Kurdish politician in Turkey

İmam Taşçıer (1 January 1959, Bismil, Turkey) is a Kurdish politician of the Peoples' Democratic Party (HDP) and member of the Grand National Assembly of Turkey.

== Political career ==
İmam Taşçıer was elected to the Turkish Parliament representing the HDP for Diyarbakır in the Parliamentary elections June 2015 and re-elected in the snap elections of November 2015 and the parliamentary elections of June 2018. He encouraged the Turkish Government led by the Justice and Development Party (AKP) to release Kurdish prisoners, recognizing Kurdish rights in Turkey and establishing good relations with the Syrian Kurds in exchange for Kurdish votes for the Istanbul mayoral elections on the 23 June 2019.

=== Legal prosecution ===
Taşçıer was detained twice during his political career.
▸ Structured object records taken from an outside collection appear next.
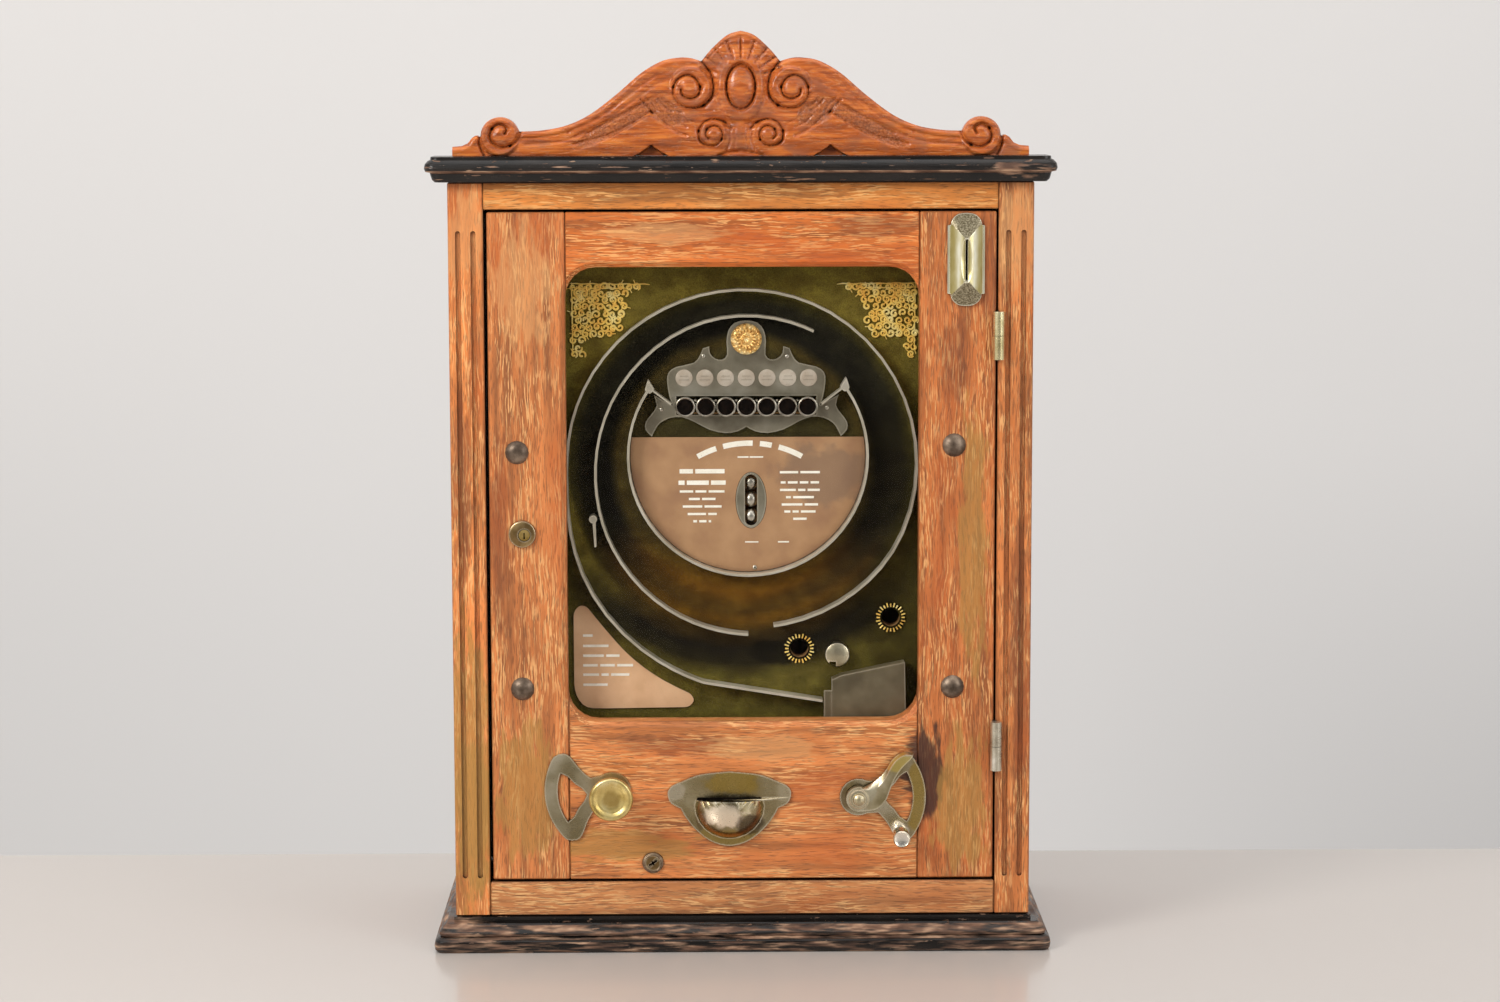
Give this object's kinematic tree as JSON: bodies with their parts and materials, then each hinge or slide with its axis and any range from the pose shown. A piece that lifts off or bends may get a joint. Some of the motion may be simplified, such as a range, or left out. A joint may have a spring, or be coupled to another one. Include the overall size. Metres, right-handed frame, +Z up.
{
  "type": "wall-mounted ball flick arcade machine",
  "caption": "Oak wall cabinet with a glazed hinged door, a spiral steel ball track, winning cups, a flick trigger, a payout knob and cup, and a carved crest.",
  "frame": {"origin": "centre of the plinth's underside, midway between its sides and between its front at 117 mm and its back at 118 mm", "axes": "+X to the player's right, +Y into the machine towards the wall, +Z up"},
  "size_m": [0.504, 0.2574, 0.7444],
  "materials": {
    "oak": "waxed quarter-sawn oak, warm orange brown with pale open grain",
    "carved_oak": "carved oak, red brown, wax darkened in the hollows",
    "ebonised_wood": "black stained moulding, rubbed through to pinkish wood along the edges",
    "pine": "plain unfinished softwood",
    "velvet_board": "plywood board faced with olive green velvet, faded brown in the ball lanes",
    "glass": "clear flat glass",
    "bright_steel": "bright drawn steel with light wear",
    "worn_nickel": "tarnished nickel plate, brown towards the edges",
    "brass": "polished brass with brown speckled patina",
    "dark_bronze": "dark bronzed brass, rubbed on the crown",
    "gilt_brass": "gilt stamped brass",
    "tin_sheet": "dull tinned sheet",
    "card": "taupe brown printed card, plain rules only"
  },
  "bodies": {
    "cabinet": {"plinth": "ebonised_wood", "cornice": "ebonised_wood", "pediment": "carved_oak", "side_panel_left": "oak", "side_panel_right": "oak", "back_panel": "pine", "pilaster_left": "oak", "pilaster_right": "oak", "frame_rail_top": "oak", "frame_rail_bottom": "oak", "hinge_leaf_frame_upper": "brass", "hinge_leaf_frame_lower": "worn_nickel", "cash_box": "tin_sheet"},
    "door": {"door_stile_left": "oak", "door_stile_right": "oak", "door_rail_top": "oak", "door_rail_bottom": "oak", "window_glass": "glass", "hinge_leaf_door_upper": "brass", "hinge_leaf_door_lower": "worn_nickel", "coach_bolt_left_upper": "dark_bronze", "coach_bolt_left_lower": "dark_bronze", "coach_bolt_right_upper": "dark_bronze", "coach_bolt_right_lower": "dark_bronze", "coin_plate": "brass", "payout_cup": "worn_nickel", "knob_plate": "worn_nickel", "trigger_plate": "worn_nickel", "lock_body": "brass", "playfield_frame": "pine", "playfield_board": "velvet_board", "outer_track": "bright_steel", "middle_track": "bright_steel", "cup_ring": "bright_steel", "cup_plate": "worn_nickel", "cup_tubes": "bright_steel", "rosette": "gilt_brass", "instruction_plate": "card", "reserve_window": "worn_nickel", "instruction_card": "card", "spandrel_left": "gilt_brass", "spandrel_right": "gilt_brass", "exit_ring_left": "gilt_brass", "exit_ring_right": "gilt_brass", "ball_outlet_shield": "worn_nickel", "shooter_cover": "worn_nickel", "coin_chute": "tin_sheet", "coin_tube": "brass", "trigger_spring": "bright_steel"},
    "trigger": {"trigger_lever": "worn_nickel", "hammer_spindle": "bright_steel"},
    "knob": {"knob": "brass", "knob_spindle": "bright_steel"},
    "payout_slide": {"payout_slide": "bright_steel"},
    "lock_plug": {"lock_plug": "brass"},
    "lower_lock_plug": {"lower_lock_plug": "brass"},
    "gate_flap": {"gate_flap": "bright_steel"},
    "reserve_balls": {"reserve_ball_lower": "bright_steel", "reserve_ball_middle": "bright_steel", "reserve_ball_upper": "bright_steel"}
  },
  "joints": [
    {"name": "door_swing", "type": "hinge", "parent": "cabinet", "child": "door", "pos_m": [0.2065, -0.1049, 0], "axis": [0, 0, 1], "range_deg": [0, 110]},
    {"name": "trigger_pull", "type": "hinge", "parent": "door", "child": "trigger", "pos_m": [0.0946, -0.1, 0.1247], "axis": [0, 1, 0], "range_deg": [0, 35], "stiffness_Nm_per_rad": 0.15, "springref_deg": -11.46},
    {"name": "knob_turn", "type": "hinge", "parent": "door", "child": "knob", "pos_m": [-0.1061, -0.1, 0.1309], "axis": [0, 1, 0], "range_deg": [0, 110]},
    {"name": "payout_travel", "type": "slide", "parent": "door", "child": "payout_slide", "axis": [1, 0, 0], "range_m": [0, 0.03456]},
    {"name": "lock_turn", "type": "hinge", "parent": "door", "child": "lock_plug", "pos_m": [-0.1756, -0.1, 0.3411], "axis": [0, 1, 0], "range_deg": [0, 90]},
    {"name": "lower_lock_turn", "type": "hinge", "parent": "door", "child": "lower_lock_plug", "pos_m": [-0.0732, -0.1, 0.0706], "axis": [0, 1, 0], "range_deg": [0, 90]},
    {"name": "gate_swing", "type": "hinge", "parent": "door", "child": "gate_flap", "pos_m": [-0.121, -0.067, 0.3501], "axis": [0, 1, 0], "range_deg": [0, 30]},
    {"name": "reserve_ball_drop", "type": "slide", "parent": "door", "child": "reserve_balls", "axis": [0, 0, -1], "range_m": [0, 0.0135]}
  ],
  "couplings": [
    {"joint": "payout_travel", "follows": "knob_turn", "m_per_rad": 0.018}
  ]
}
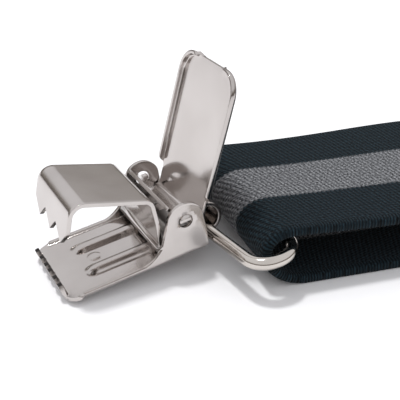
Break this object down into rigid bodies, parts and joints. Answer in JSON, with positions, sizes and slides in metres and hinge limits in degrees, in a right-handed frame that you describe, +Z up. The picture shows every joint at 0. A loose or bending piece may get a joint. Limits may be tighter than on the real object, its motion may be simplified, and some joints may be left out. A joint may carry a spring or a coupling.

Once together with twelve politicians of the HDP including the party co-chairs Selahattin Demirtaş and Figen Yüksekdağ on the 4 November 2016 but released shortly after. Nevertheless, he was prosecuted for allegedly having spread terror propaganda during the curfew of Sur in 2015. The prosecution demanded 23 years at time. Then he was again detained for a few hours in January 2017, due to investigation for insulting the Turkish President Recep Tayyip Erdogan.

== Personal life ==
İmam Taşçıer grew up in the village Yukarısalat in Bismil District, Diyarbakır Province and is a teacher. He is married and has two children.